Counting words, then, is but one step towards a larger understanding not only how many words, but which words, and in what order. Why these words and not others? And what are the relationship of these words used here to instantiate a story world, but of the actions within the story world to the human world within which they are embedded? In short, what can 150 words tell us about the relationship between words, ideas, and actions?

The great indices of the previous era of folklore scholarship took one step in this direction by attempting to map, mostly in bibliographic terms but indirectly in cartographic, the various texts that had been collected in the initial wave of the philological project. At the same time as Stith Thompson turned his great carousel to compile the Motif Index three-by-five card by three-by-five card, however, a few scholars and scientists were beginning to play with the idea of using computers, as slow and expensive as they were then, to compile statistics about texts[^cf2].

Statistics remains, for most humanists, either an enigma or an enemy. It represents, for many (and with good reason), a regime of mathematics, itself something of a mystery, which has been used too often to summarize a situation or a group of people when a more subtle form of analysis was needed. I will not, in this essay, defend its use in such contexts. Nor am I interested in defending, or capable of discussing, the larger statistical turn that so many forms of knowledge production have undertaken. I have only this, a reworking of a dite from my own childhood and perhaps yours too: just because others are doing it is not a reason for us to do it, too.

I understand very well the humanistic impulse to draw a line in the discursive stand and to cry out “the crunching of us into numbers ends here.” My suggestion here, at this metaphorical line lying before us, is that the crunching will go on and on, and it can do so either without us or with our efforts not only to humanize the crunching but also to stuff it so full of the human that it might very well turn into a new kind of science, a new kind of scholarship that will not only be interesting to others, but also to us as well.

One of the central requirements of statistics is that you must convert information — perhaps a simply little story about a treasure buried somewhere, perhaps a few dozen of such stories, or perhaps several thousand — into data. But such a transformation amount simply to assigning values, most often numbers but they need not be, to the objects that are central to the problem.
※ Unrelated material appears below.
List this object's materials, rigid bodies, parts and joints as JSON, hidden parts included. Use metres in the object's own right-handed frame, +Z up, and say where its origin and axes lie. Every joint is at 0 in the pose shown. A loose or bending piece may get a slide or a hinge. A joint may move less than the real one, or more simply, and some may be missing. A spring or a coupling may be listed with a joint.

The analyst defines the problem, and the analyst assigns the values. Folklore studies has already done this in the form of tale type numbers, and motif numbers, and even when we describe the process of contextualization of a particular text.

So why count words? Well, clearly one reason to do so is simply to explore texts and textuality, to satisfy our curiosity about the fundamental dimensions of human expressivity: the number of words in a text, the word clusters (or collocations) that occur within a text as well as the words that always appear in conjunction with others in particular kinds of texts (co-occurrences). A second reason to proceed in this fashion is to make it possible to discover relationships between texts that we have not yet discovered by more traditional means of study. Discovery, indeed the notion of indexing itself, are the chief reason behind so much of the effort in natural language processing, as we will discuss in a moment. The final reason is that by seeing folklore texts in a new light and seeing relationships between texts that we have not gleaned before leads to new forms of knowledge, forms that need not displace but rather refine and extend current ways of knowing.

[^cf1]: The first public presentation of this research project was at the 2013 meeting of the International Society for Contemporary Legend Research. I would like to thank that group for their incredibly generosity and hospitality.

[^cf2]: The image of Stith Thompson sitting in a building dedicated to housing a carousel forty-feet in diameter is one that I owe entirely to Henry Glassie.